Signs Your Tree Is Starting To Die (And What To Do)
No matter how good your care is, every cut tree will start to die eventually. The trick is catching the warning signs early, before it becomes a fire hazard or makes a huge mess. Most people wait until needles are falling off by the handful, but there are much earlier signs you can watch for.
The first sign is not falling needles. It’s loss of scent. When your tree stops releasing that pine smell when you brush past it, it has stopped moving water through its branches. This happens 3-5 days before needles start dropping. At this point you can still slow the process, but you can’t reverse it.
Watch for these warning signs in order:
- Pine scent fades completely
- Outer needles start feeling dry and brittle
- Needles fall off when you tap a branch lightly
- Brown patches appear on inner branches
If you catch it at the first sign, move the tree further from heat sources, start misting twice a day, and turn the tree lights off when you are not in the room. This will buy you an extra 7-10 days, enough to get through Christmas if you are close. Once needles start falling easily, it is time to take the tree down.

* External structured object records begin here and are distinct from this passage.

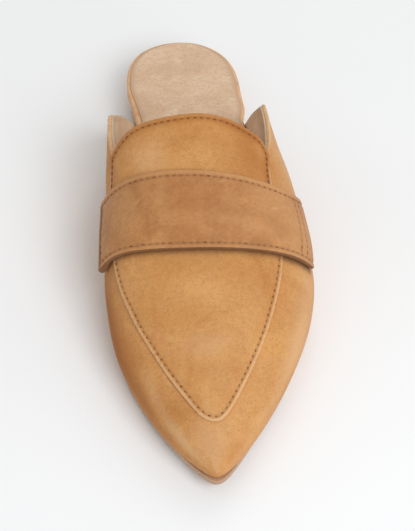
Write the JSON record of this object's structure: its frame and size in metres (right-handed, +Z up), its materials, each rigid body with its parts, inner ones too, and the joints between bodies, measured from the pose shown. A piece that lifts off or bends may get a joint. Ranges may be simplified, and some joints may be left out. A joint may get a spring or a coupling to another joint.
{
  "type": "mule shoe",
  "caption": "Backless pointed-toe loafer mule for the left foot: hollow leather upper with saddle strap and apron, cushioned insole, thin sole, low heel.",
  "frame": {"origin": "on the floor, under the middle of the shoe's box", "axes": "+Z up, the toe points along -Y, +X is the lateral (outer) side of the left shoe"},
  "size_m": [0.0978, 0.2675, 0.0729],
  "materials": {
    "upper": "matt nubuck, tan",
    "strap": "waxy pull-up leather, darker tan",
    "sock": "matt grained, beige",
    "insole_edge": "smooth wrapping leather, tan",
    "lining": "smooth lining, grey-brown",
    "thread": "dark brown waxed thread",
    "outsole": "stained sole leather",
    "heel": "stacked heel, stained"
  },
  "bodies": {
    "root": {"outsole": "outsole", "heel": "heel", "insole_board": "insole_edge", "sock": "sock", "upper": "upper", "apron": "upper", "saddle_strap": "strap"}
  },
  "joints": []
}
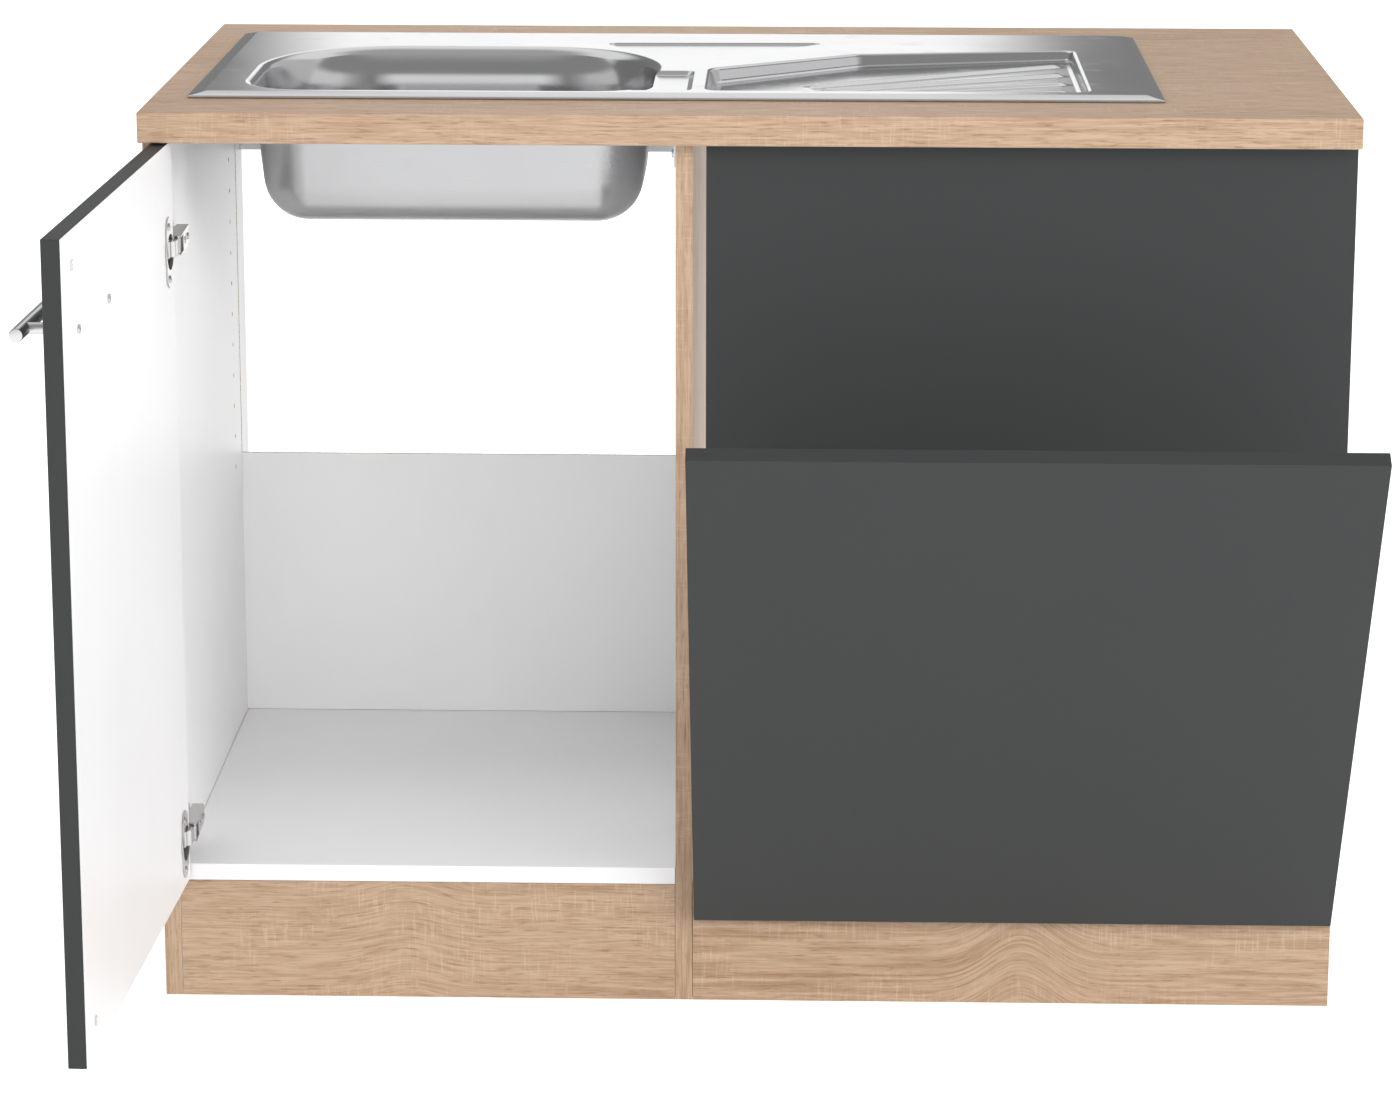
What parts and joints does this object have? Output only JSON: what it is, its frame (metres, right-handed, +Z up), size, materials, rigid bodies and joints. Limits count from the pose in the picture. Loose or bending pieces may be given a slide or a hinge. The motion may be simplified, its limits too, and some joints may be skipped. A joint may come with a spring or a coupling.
{
  "type": "kitchen sink unit",
  "caption": "Kitchen sink unit: worktop with an inset pressed-steel sink and drainer, a cabinet with a hinged door, and an appliance niche behind a front that tilts forward.",
  "frame": {"origin": "on the floor under the middle of the whole unit as it stands at rest, with the door open and the niche front tilted forward", "axes": "+X along the worktop towards the appliance niche, +Y to the rear towards the wall, +Z up"},
  "size_m": [1.1406, 1.0686, 0.8558],
  "materials": {
    "oak_decor": "light sawn-oak decor, matt, fine grain along each board",
    "white_melamine": "white melamine-faced board, satin",
    "grey_lacquer": "dark grey front board, matt; the door and the tilting front are white inside",
    "sink_steel": "pressed stainless steel sheet, fine brushed, bright",
    "handle_steel": "satin steel",
    "zinc_plate": "nickel or zinc plated steel",
    "foam_seal": "black foam strip",
    "clear_bumper": "clear soft plastic dot"
  },
  "bodies": {
    "carcass": {"worktop": "oak_decor", "sink": "sink_steel", "sink_seal": "foam_seal", "front_left_sink_clamp": "zinc_plate", "front_right_sink_clamp": "zinc_plate", "rear_left_sink_clamp": "zinc_plate", "rear_right_sink_clamp": "zinc_plate", "left_sink_clamp": "zinc_plate", "right_sink_clamp": "zinc_plate", "left_side_panel": "oak_decor", "mid_panel": "oak_decor", "bottom_panel": "white_melamine", "back_panel": "white_melamine", "rear_rail": "white_melamine", "left_plinth": "oak_decor", "niche_plinth": "oak_decor", "plinth_return": "oak_decor", "infill_panel": "grey_lacquer", "left_front_bracket": "zinc_plate", "left_rear_bracket": "zinc_plate", "mid_front_bracket": "zinc_plate", "mid_rear_bracket": "zinc_plate", "infill_left_bracket": "zinc_plate", "infill_right_bracket": "zinc_plate", "left_plinth_bracket": "zinc_plate", "niche_plinth_bracket": "zinc_plate", "return_bracket": "zinc_plate", "upper_hinge_arm": "zinc_plate", "lower_hinge_arm": "zinc_plate", "upper_hinge_mount": "zinc_plate", "lower_hinge_mount": "zinc_plate", "upper_arm_pin": "zinc_plate", "lower_arm_pin": "zinc_plate", "left_pivot_bracket": "zinc_plate", "right_pivot_bracket": "zinc_plate", "left_pivot_pin": "zinc_plate", "right_pivot_pin": "zinc_plate"},
    "hinge_links": {"upper_hinge_link": "zinc_plate", "lower_hinge_link": "zinc_plate"},
    "door": {"door_panel": "grey_lacquer", "handle_bar": "handle_steel", "inner_handle_post": "handle_steel", "outer_handle_post": "handle_steel", "inner_handle_screw": "zinc_plate", "outer_handle_screw": "zinc_plate", "upper_bumper": "clear_bumper", "lower_bumper": "clear_bumper", "upper_hinge_cup": "zinc_plate", "lower_hinge_cup": "zinc_plate", "upper_cup_pin": "zinc_plate", "lower_cup_pin": "zinc_plate"},
    "niche_front": {"tilt_front": "grey_lacquer", "left_tilt_arm": "zinc_plate", "right_tilt_arm": "zinc_plate"}
  },
  "joints": [
    {"name": "hinge_link_turn", "type": "hinge", "parent": "carcass", "child": "hinge_links", "pos_m": [-0.50052, -0.02827, 0.441], "axis": [0, 0, 1], "range_deg": [-37.75, 0]},
    {"name": "door_swing", "type": "hinge", "parent": "hinge_links", "child": "door", "pos_m": [-0.5065, -0.04854, 0.441], "axis": [0, 0, 1], "range_deg": [0, 129.7]},
    {"name": "niche_front_tilt", "type": "hinge", "parent": "carcass", "child": "niche_front", "pos_m": [0.27035, 0.00065, 0.0999], "axis": [1, 0, 0], "range_deg": [-30, 0]}
  ],
  "couplings": [
    {"joint": "hinge_link_turn", "follows": "door_swing", "ratio": -0.29074}
  ]
}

How Long Can You Safely Leave Your Tree Up After Christmas?
Everyone has that friend who leaves their tree up until mid-January. For some it’s tradition, for others it’s just procrastination. But there is a real safety line here, and crossing it is not worth the risk.
Even perfectly cared for trees stop being safe after 6 weeks indoors. At that point they have lost more than 30% of their moisture, and will burn faster than newspaper if ignited. Fire departments across the country see a spike in tree fires during the first two weeks of January, almost all from trees that should have been taken down already.
General safety guidelines for post-Christmas trees:
- Remove your tree no later than January 6th for trees put up after Dec 1
- Never leave a drying tree up when you go out of town
- Do not leave tree lights on overnight on trees over 4 weeks old
- Always dispose of your tree at an official drop off location, do not burn it at home
It’s okay to enjoy your tree for a little extra time after the holiday. Just check it every day, and don’t let sentiment stop you from taking it down when it is time. A dead Christmas tree is not a nice memory, it is an accident waiting to happen.
At the end of the day, the answer to How Long Does a Real Xmas Tree Last comes down to one simple rule: you get out what you put in. A little care when buying, 60 seconds of attention every day, and avoiding a handful of common mistakes will give you a green, fragrant, safe tree for the entire holiday season. You don’t need special tricks or expensive products, just good habits.
This year when you bring your tree home, take the extra five minutes to give it a fresh cut, get it in water right away, and check the stand every morning. You won’t regret it when you’re sitting under a glowing tree on Christmas Eve, instead of sweeping needles off the floor. And when the season is over, take it down at the right time — you’ll be glad you did.